BacaJogja – Malam itu sunyi. Jalan Palagan di utara Yogyakarta menyisakan sisa-sisa keheningan dini hari, ketika suara denting logam bertemu aspal memecah udara. Di balik kabar kecelakaan yang cepat menyebar lewat pesan daring, tak banyak yang tahu: Argo Ericko Achfandi, 19 tahun, mahasiswa Fakultas Hukum angkatan 2024 Universitas Gadjah Mada. Ia tak pernah pulang lagi.

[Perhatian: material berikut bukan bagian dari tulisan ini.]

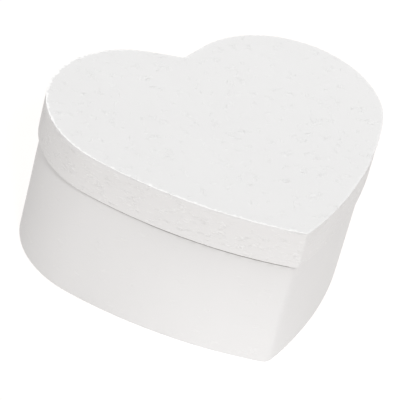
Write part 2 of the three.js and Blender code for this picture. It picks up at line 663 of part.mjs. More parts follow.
const onKeyAxis = [KEY_AXIS.x, KEY_AXIS.y, 0];
place(movement, "arbor_bush", [bush(), BRONZE], ...onKeyAxis);
const thinEnd = bar(ARBOR.r, ARBOR.z0, ARBOR.shoulder + 0.7);
const arbor = joined(thinEnd, bar(ARBOR.thick, ARBOR.shoulder, ARBOR.z1));
place(movement, "winding_arbor", [arbor, STEEL], ...onKeyAxis);
place(movement, "winding_key", [windingKey(), STEEL], ...onKeyAxis);
place(movement, "great_wheel", [greatWheel(), BRASS], ...onKeyAxis);
place(movement, "mainspring", [mainspring(), BLUED], ...onKeyAxis);
place(movement, "spring_housing", [springHousing(), ZINC], ...onKeyAxis);

const onDrumAxis = [0, DRUM_AXIS.y, DRUM_AXIS.z];
place(movement, "cylinder", [cylinder(), BRASS], ...onDrumAxis);
place(movement, "cylinder_cap_left", [plug(DRUM.x0 + PLUG.inset), NYLON], ...onDrumAxis);
place(movement, "cylinder_cap_right", [plug(DRUM.x1 - PLUG.inset - PLUG.t), NYLON], ...onDrumAxis);
const drumArbor = barX(ARBOR_R, DRUM_ARBOR.x0, DRUM_ARBOR.x1, 0, 0, 14);
place(movement, "cylinder_arbor", [drumArbor, STEEL], ...onDrumAxis);
place(movement, "cylinder_pinion", [drumPinion(), BRASS], ...onDrumAxis);
place(movement, "cylinder_gear", [drumGear(), BRASS], ...onDrumAxis);
const bushOutline = circle(DRUM_BUSH.r, 0, 0, 14);
const endBush = plateX(bushOutline, DRUM_BUSH.x0, DRUM_BUSH.x1, circle(ARBOR_R + SCREW_PLAY));
place(movement, "cylinder_bush", [endBush, BRONZE], ...onDrumAxis);
place(movement, "comb", [comb(), STEEL]);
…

Pagi harinya, duka itu sampai ke kampus Bulaksumur. Kabar kepergian Argo menyentak hati keluarga besar UGM. Bukan hanya karena usianya yang masih muda, tetapi juga karena cara kepergiannya yang begitu tiba-tiba—dan menyisakan tanya.

Read More

“Ini peristiwa yang mengguncang. Kami semua merasa sangat kehilangan,” ucap Dr. Andi Sandi, S.H., LL.M., Sekretaris Universitas Gadjah Mada dalam pernyataan resminya. “Kami berharap kejadian ini menjadi pengingat akan keterbatasan manusia di hadapan kehendak Yang Maha Kuasa.”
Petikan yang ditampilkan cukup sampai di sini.